→ **STATED GOAL**: Set down each line from the one containing "main_housing();" to the one containing "before = set(bpy.data.objects)", inclusive, exactly as written and with nothing further.

* * *

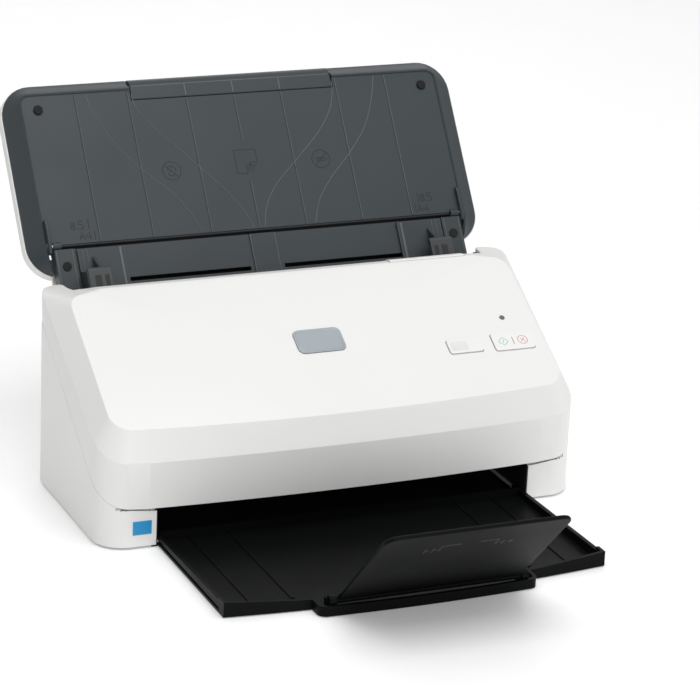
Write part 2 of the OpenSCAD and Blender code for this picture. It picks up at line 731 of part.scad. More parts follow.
module rounded_outline_at(half, depth) rounded_outline(half, 0, depth, 1.6);

// Cap with a stem that ends just above its switch.
module button(x, half, h) on_face() translate([x, button_u, 0]) {
    translate([0, 0, -1.8]) linear_extrude(2.5) translate([0, -h]) rounded_outline_at(half, 2 * h);
    // Lip that keeps the cap in.
    translate([0, 0, -5.2]) linear_extrude(1.4) translate([0, -h - 1]) rounded_outline_at(half + 1,
        2 * h + 2);
    translate([0, 0, -4]) linear_extrude(3) translate([0, -h + 1]) rounded_outline_at(half - 1,
        2 * h - 2);
    translate([0, 0, -7]) cylinder(h = 3, r = 1.5);
}

module power_button() color("white") button(power_x, power_half, power_h);

module scan_button() color("white") button(scan_x, scan_half, scan_h);

module status_led() color("#5b6166") on_face() translate([led_x, led_u, 0]) {
    translate([0, 0, -4.6]) cylinder(h = 5, r = 1.5);
    translate([0, 0, -5.6]) cylinder(h = 1.2, r = 2.2);
}

module badge() color("#9aa0a4") on_face() {
    rounded_plate(15, 43.4, 61, -0.8, 0.5, 3.8);
    for (x = [-8, 8]) translate([x, 52.2, -4]) cylinder(h = 3.3, r = 1.1);
}

module button_board() color("#1f5b3a") on_face() {
    block(72, 138, 42, 80, -12, -10.4);
    for (x = [power_x, scan_x]) {
        block(x - 3, x + 3, button_u - 3, button_u + 3, -10.5, -9);
        translate([x, button_u, -9.1]) cylinder(h = 1, r = 1.7);
    }
    translate([led_x, led_u, -10.5]) cylinder(h = 4, r = 1.6);
    // Posts up to the cover.
    for (x = [74, 104, 136], u = [45, 78]) translate([x, u, -10.5]) cylinder(h = 8.2, r = 1.3);
}

module door_release() color("whitesmoke") placed() {
    bar(release_x0, release_x1, [[99.2, 119.6], [99.2, 122.9], [100.6, 123.5], [104.6, 122.7], [107.4,
        121.4],
        [107.4, 119.6]]);
    for (x = [release_x0 + 6, release_x1 - 8]) block(x, x + 2, 100.5, 103, 115, 119.8);
}

module door_inner_frame() color("#25282a") difference() {
    union() {
        on_path() {
            block(-frame_x + 2, frame_x - 2, 3, 104, path_gap / 2, path_gap / 2 + 2);
            // Stiffening walls across and along.
            for (t = [34, 80]) block(-guide_half, guide_half, t, t + 1.6, path_gap / 2 + 1.9, 13);
            both_sides() block(frame_x - 4, frame_x - 2, 12, 100, path_gap / 2 + 1.9, 13);
        }
        placed() {
            // Wall in front of the feed slot.
            bar(-frame_x + 2, frame_x - 2, [[103.8, 110], [101.8, 110], [99.6, 83], [102.4, 83.4]]);
            // Arms to the hinge.
            both_sides() {
                bar(mouth_half - 4, mouth_half - 0.3, [[pivot_y - 0.5, pivot_z + 2], [pivot_y,
                    pivot_z - 2],
                    [pivot_y + 2, pivot_z - 1.6], [17, 34.2], [15, 36.4]]);
                rod(mouth_half - 4, mouth_half - 0.3, pivot_y, pivot_z, 2);
            }
        }
    }
    placed() both_sides() rod(mouth_half - 5, mouth_half, pivot_y, pivot_z, hinge_pin_r);
    on_path() {
        block(-guide_half + 2, guide_half - 2, t_sensor - 9, t_sensor + 9, -1, 6);
        for (x = tyre_xs, t = [t_exit, t_feed])
            block(x - tyre_w / 2 - 1, x + tyre_w / 2 + 1, t - 6.5, t + 6.5, -1, 6);
        block(-24, 24, t_pick - 10, t_pick + 8, -1, 14);
        block(46, 54, 72, 96, -1, 14);
        rod(-frame_x, frame_x, latch_t, latch_n, 1.8);
    }
}

// Steel pins of the cover hinge.
module door_hinge_pins() color("#b9bdbf") placed() both_sides()
    rod(mouth_half - 4, lug_out + 0.3, pivot_y, pivot_z, hinge_pin_r);

module front_glass() color([0.75, 0.85, 0.85, 0.5]) on_path()
    block(-guide_half + 2.2, guide_half - 2.2, t_sensor - 8.8, t_sensor + 8.8, path_gap / 2 + 0.1,
        path_gap / 2 + 1.9);

module front_image_sensor() color("#1d1d1f") on_path() difference() {
    block(-guide_half + 3, guide_half - 3, t_sensor - 8, t_sensor + 8, path_gap / 2 + 2, 15);
    block(-guide_half + 8, guide_half - 8, t_sensor - 1, t_sensor + 3, path_gap / 2 + 1.9, 12);
}

module separation_roller() color("#6d7276") on_path() {
    difference() {
        rod(-17, 17, t_pick, sep_n, sep_r);
        rod(-18, 18, t_pick, sep_n, 2);
    }
    rod(-22.5, 22.5, t_pick, sep_n, 2);
}

module separation_holder() color("#2b2e30") on_path() difference() {
    union() {
        both_sides() block(18, 20.5, t_pick - 9, t_pick + 5, 3.2, 19);
        block(-20.5, 20.5, t_pick - 9, t_pick + 5, 17.8, 19.8);
    }
    rod(-25, 25, t_pick, sep_n, 2 + run_fit);
}

// Leaf spring that presses the holder towards the pick tyre.
module separation_spring() color("#c9ccce") on_path() {
    block(-7, 7, t_pick - 8, t_pick + 4, 19.8, 20.3);
    bar(-7, 7, [[t_pick - 8, 19.9], [t_pick - 8, 20.4], [t_pick - 3, 24], [t_pick - 2.6, 23.7]]);
}

// Hooks that hold the cover shut, joined by a shaft.
module door_latches() color("#c9ccce") on_path() {
    rod(-124.4, 124.4, latch_t, latch_n, 1.8);
    both_sides() bar(122.8, 124.4, [[99.5, 11], [106, 11], [106, -6], [101.6, -7], [101.6, -4.6],
        [103.4, -3.6],
        [103.4, 4], [99.5, 5]]);
}

module pinch_rollers(t) on_path() {
    rod(-92, 92, t, pinch_n, 1.5);
    for (x = tyre_xs) difference() {
        rod(x - tyre_w / 2 + 1, x + tyre_w / 2 - 1, t, pinch_n, pinch_r);
        rod(x - tyre_w, x + tyre_w, t, pinch_n, 1.49);
    }
}

module feed_pinch_rollers() color("#555b5f") pinch_rollers(t_feed);

module exit_pinch_rollers() color("#555b5f") pinch_rollers(t_exit);

// Clips on the inner frame that carry the pinch axles.
module pinch_clips() color("#2b2e30") on_path() for (t = [t_exit, t_feed], x = [-91, -56, 54,
    89]) difference() {
    block(x, x + 2, t - 3.4, t + 3.4, path_gap / 2 + 2, 9.4);
    rod(x - 1, x + 3, t, pinch_n, 1.5 + run_fit);
}

// ---------------------------------------------------------------- rollers and drive

module tyre(x, t, width) difference() {
    rod(x - width / 2, x + width / 2, t, shaft_n, tyre_r);
    rod(x - width, x + width, t, shaft_n, shaft_r);
}

module pick_shaft() color("#c3c7c9") geared_shaft(t_pick, turn_pick);

module pick_tyre() color("#3b4043") on_path() tyre(0, t_pick, 34);

module feed_shaft() color("#c3c7c9") geared_shaft(t_feed, turn_feed);

module feed_tyres() color("#3b4043") on_path() for (x = tyre_xs) tyre(x, t_feed, tyre_w);

module exit_shaft() color("#c3c7c9") geared_shaft(t_exit, turn_exit);

module exit_tyres() color("#3b4043") on_path() for (x = tyre_xs) tyre(x, t_exit, tyre_w);

module idler_gear() color("#e4e0d4") on_path() difference() {
    translate([gear_x, t_idler, shaft_n]) rotate([90, 0, 90]) linear_extrude(gear_w)
        rotate(turn_idler) gear_2d(idler_n);
    rod(gear_x - 1, gear_x + gear_w + 1, t_idler, shaft_n, shaft_r + run_fit);
}

module motor_gear() color("#d8d4c0") on_path() {
    translate([gear_x, t_motor, motor_n]) rotate([90, 0, 90]) linear_extrude(gear_w) gear_2d(gear_n);
    rod(100, gear_x + 1, t_motor, motor_n, 2.5);
}

// Lever that the paper pushes down.
module paper_flag() color("#d9a441") on_path() {
    rod(47, 53, flag_t, flag_n, 1.6);
    bar(48.8, 51.2, [[flag_t - 1.4, flag_n], [flag_t + 1.2, flag_n + 1], [flag_t - 1, 3.4],
        [flag_t - 3.4, 3.4]]);
    rod(44.6, 55.4, flag_t, flag_n, 0.9);
}

// ---------------------------------------------------------------- output tray

// Plan of the tray, drawn in by a margin: corners, bowed front edge and the section standing out of it.
module output_outline(inset) {
    intersection() {
        translate([0, out_arc + out_tip]) circle(out_arc - inset, $fn = 720);
        translate([-out_half + inset, out_tip - 1]) square([2 * (out_half - inset),
            out_back - out_tip + 1]);
    }
    intersection() {
        translate([0, out_arc + out_tip - lip_step]) circle(out_arc - inset, $fn = 720);
        union() {
            translate([-lip_half + lip_r, out_tip - lip_step - 1])
                square([2 * (lip_half - lip_r), lip_step + 20]);
            translate([-lip_half + inset, lip_end_y]) square([2 * (lip_half - inset), lip_step + 8]);
        }
    }
    for (x = [-lip_half + lip_r, lip_half - lip_r]) translate([x, lip_end_y]) circle(lip_r - inset);
}
lip_end_y = out_arc + out_tip - lip_step - sqrt(pow(out_arc, 2) - pow(lip_half - lip_r, 2)) + lip_r;

// Slab between two heights whose upper face falls from the corners to the middle section.
module wall_top_room() translate([0, 5, 0]) rotate([90, 0, 0]) linear_extrude(200)
    polygon([[-out_half - 1, corner_h], [-lip_half - 9, lip_h + 0.4], [-lip_half + 4, lip_h],
        [lip_half - 4, lip_h],
        [lip_half + 9, lip_h + 0.4], [out_half + 1, corner_h], [out_half + 1, 20], [-out_half - 1, 20]]);

module output_tray() color("#202122") placed() difference() {
    union() {
        translate([0, 0, out_z]) linear_extrude(out_t) output_outline(0);
        // Front wall.
        difference() {
            translate([0, 0, out_z]) linear_extrude(corner_h) output_outline(0);
            translate([0, 0, out_z + 1]) linear_extrude(corner_h + 1) output_outline(out_wall);
            wall_top_room();
            block(-out_half - 1, out_half + 1, -out_reach + 8, out_back + 1, 0, 20);
        }
        // Side walls, with a groove that the base's tongues run in.
        both_sides() difference() {
            bar(out_half - out_wall - 0.6, out_half, [[-out_reach + 0.2, out_z], [-out_reach + 0.2,
                corner_h - 1.4],
                [out_back, side_h], [out_back, out_z]]);
            block(out_half - groove_depth, out_half + 1, -out_reach + 7, out_back + 1, groove_z0,
                groove_z1);
        }
        // Low wall behind the sheet.
        block(-out_half + 2, out_half - 2, 3.2, 5.2, out_z + 1, side_h + 1.4);
        // Bosses for the paper stop.
        both_sides() {
            block(stop_half + 0.4, stop_half + 4.4, stop_y - 2, stop_y + 6, out_z + 1, stop_z);
            rod(stop_half + 0.4, stop_half + 4.4, stop_y, stop_z, 2.8);
        }
        // Low ribs under the sheet.
        for (x = [-96:24:96]) if (abs(x) > stop_half + 8)
            block(x - 1, x + 1, -out_reach + 8, 4, out_z + out_t - 0.1, out_z + out_t + 0.6);
    }
    rod(-stop_half - 6, stop_half + 6, stop_y, stop_z, 1.4 + run_fit);
    // Grooves in the edges of the floor.
    both_sides() block(out_half - groove_depth, out_half + 1, -out_reach + 7, out_back + 1, groove_z0,
        groove_z1);
}

module paper_stop() color("#262829") placed() {
    translate([0, stop_y, stop_z]) rotate([180 - stop_deg, 0, 0]) {
        rounded_plate(stop_half, 3.2, stop_len, -stop_t / 2, stop_t / 2, 8);
        block(-stop_half, stop_half, 0, 14, -stop_t / 2, stop_t / 2);
    }
    rod(-stop_half, stop_half, stop_y, stop_z, stop_barrel_r);
    rod(-stop_half - 4.2, stop_half + 4.2, stop_y, stop_z, 1.4);
}

main_housing();
rear_cover();
chute_hood();
base_plate();
bay_pan();
rubber_feet();
cavity_roof();
chute_plate();
chute_plugs();
lower_paper_guide();
rear_glass();
rear_image_sensor();
side_frame_left();
side_frame_right();
shaft_bushes();
idler_stud();
motor_case();
main_board();
usb_port();
power_inlet();
base_screws();
blank_label();
tray_panel();
tray_back_shell();
tray_plugs();
tray_hinge_pins();
tray_extension();
guide_left();
guide_right();
guide_pinion();
door_cover();
door_inner_frame();
door_hinge_pins();
front_glass();
front_image_sensor();
badge();
status_led();
button_board();
separation_holder();
separation_spring();
door_latches();
pinch_clips();
separation_roller();
power_button();
scan_button();
door_release();
pick_shaft();
pick_tyre();
feed_shaft();
feed_tyres();
exit_shaft();
exit_tyres();
idler_gear();
motor_gear();
feed_pinch_rollers();
exit_pinch_rollers();
paper_flag();
output_tray();
paper_stop();
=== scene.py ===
"""Looks of a sheet fed document scanner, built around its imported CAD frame."""

import json
import math

import bmesh
import bpy
from mathutils import Matrix, Vector


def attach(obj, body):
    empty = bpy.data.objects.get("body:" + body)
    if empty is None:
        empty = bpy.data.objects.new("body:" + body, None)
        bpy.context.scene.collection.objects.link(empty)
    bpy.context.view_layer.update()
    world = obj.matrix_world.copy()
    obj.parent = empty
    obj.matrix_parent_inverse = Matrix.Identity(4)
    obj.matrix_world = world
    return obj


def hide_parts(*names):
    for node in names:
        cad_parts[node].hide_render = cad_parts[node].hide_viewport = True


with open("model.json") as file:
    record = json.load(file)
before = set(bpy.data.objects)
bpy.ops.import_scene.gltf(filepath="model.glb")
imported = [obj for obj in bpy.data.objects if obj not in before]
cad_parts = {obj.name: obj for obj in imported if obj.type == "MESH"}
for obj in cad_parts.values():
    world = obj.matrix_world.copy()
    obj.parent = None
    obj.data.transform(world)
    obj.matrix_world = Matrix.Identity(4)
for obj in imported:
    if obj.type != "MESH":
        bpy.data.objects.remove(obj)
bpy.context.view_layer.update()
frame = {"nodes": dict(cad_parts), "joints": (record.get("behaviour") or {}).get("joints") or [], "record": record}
nodes = frame["nodes"]
joints = {j["name"]: j for j in frame["joints"]}
MM = 0.001


# ---------------------------------------------------------------- places taken from the frame

def local_frame(origin, y_axis, z_axis):
    """Matrix whose local x is the row's x, with y and z as given, in metres."""
    y, z = Vector(y_axis).normalized(), Vector(z_axis).normalized()
    x = y.cross(z)
    m = Matrix.Identity(4)
    for column, v in enumerate((x, y, z)):
        for row in range(3):
            m[row][column] = v[row]
    m.translation = origin
    return m


# The design's y = 0 is the face of the front posts. The cover hinge stands 3.4 mm behind it.
HINGE_Y = 3.4 * MM
POST_Y = joints["cover_hinge"]["pos_m"][1] - HINGE_Y


def at(x, y, z):
    """A point given in mm from the post face, in the row frame in metres."""
    return Vector((x * MM, y * MM + POST_Y, z * MM))


BODY = local_frame(at(0, 0, 0), (0, 1, 0), (0, 0, 1))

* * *

→ **PROBLEM SOLUTION**:
main_housing();
rear_cover();
chute_hood();
base_plate();
bay_pan();
rubber_feet();
cavity_roof();
chute_plate();
chute_plugs();
lower_paper_guide();
rear_glass();
rear_image_sensor();
side_frame_left();
side_frame_right();
shaft_bushes();
idler_stud();
motor_case();
main_board();
usb_port();
power_inlet();
base_screws();
blank_label();
tray_panel();
tray_back_shell();
tray_plugs();
tray_hinge_pins();
tray_extension();
guide_left();
guide_right();
guide_pinion();
door_cover();
door_inner_frame();
door_hinge_pins();
front_glass();
front_image_sensor();
badge();
status_led();
button_board();
separation_holder();
separation_spring();
door_latches();
pinch_clips();
separation_roller();
power_button();
scan_button();
door_release();
pick_shaft();
pick_tyre();
feed_shaft();
feed_tyres();
exit_shaft();
exit_tyres();
idler_gear();
motor_gear();
feed_pinch_rollers();
exit_pinch_rollers();
paper_flag();
output_tray();
paper_stop();
=== scene.py ===
"""Looks of a sheet fed document scanner, built around its imported CAD frame."""

import json
import math

import bmesh
import bpy
from mathutils import Matrix, Vector


def attach(obj, body):
    empty = bpy.data.objects.get("body:" + body)
    if empty is None:
        empty = bpy.data.objects.new("body:" + body, None)
        bpy.context.scene.collection.objects.link(empty)
    bpy.context.view_layer.update()
    world = obj.matrix_world.copy()
    obj.parent = empty
    obj.matrix_parent_inverse = Matrix.Identity(4)
    obj.matrix_world = world
    return obj


def hide_parts(*names):
    for node in names:
        cad_parts[node].hide_render = cad_parts[node].hide_viewport = True


with open("model.json") as file:
    record = json.load(file)
before = set(bpy.data.objects)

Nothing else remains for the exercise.